Close up, on the base some people thought looked like a little bit of America with its mountains of food, gym, and the easy banter of men and women soldiers, the Western men with the flowing beards stood out.

Eight years on, the Special Forces ops are still trying to master the disguise. But the men are still no closer to ordinary Afghans. In fact, the locals have grown to be especially wary of the Special Forces as this article on the Foreign Policy website says. The beards apparently only serve to allow ordinary people to distinguish them from regular U.S. and allied military units.

In Kandahar province's Zhari district, elders refer to the "bearded Americans," who they say behave very badly, and the "shaven Americans," who aren't so bad, the article says. Likewise, in Uruzgan province, locals have complained about "bearded Americans" using foul language and manhandling respected community elders and government officials.
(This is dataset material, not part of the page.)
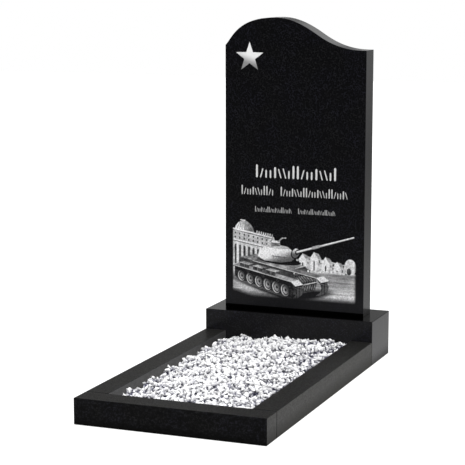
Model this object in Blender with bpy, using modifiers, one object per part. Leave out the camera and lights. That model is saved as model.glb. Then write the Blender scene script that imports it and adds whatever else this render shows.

Of course not all the members of the Special Forces go around with beards and not all the regular troops are clean shaven.  And to paint them as Rambo-types would be equally inaccurate, most of them are probably unassuming men, chosen as much for their mental as their physical aptitude.

COMMENT

If you guys are so clever, perhaps one of you could explain how come the Pushtoons have never been defeated by the invaders. I have a theory but I a’nt going to tell you the secret. Just a small tip, the Pushtoons do not fight a guerrilla war, and do not confuse yourself with the Jehadis who are volunteers from the foreign countries!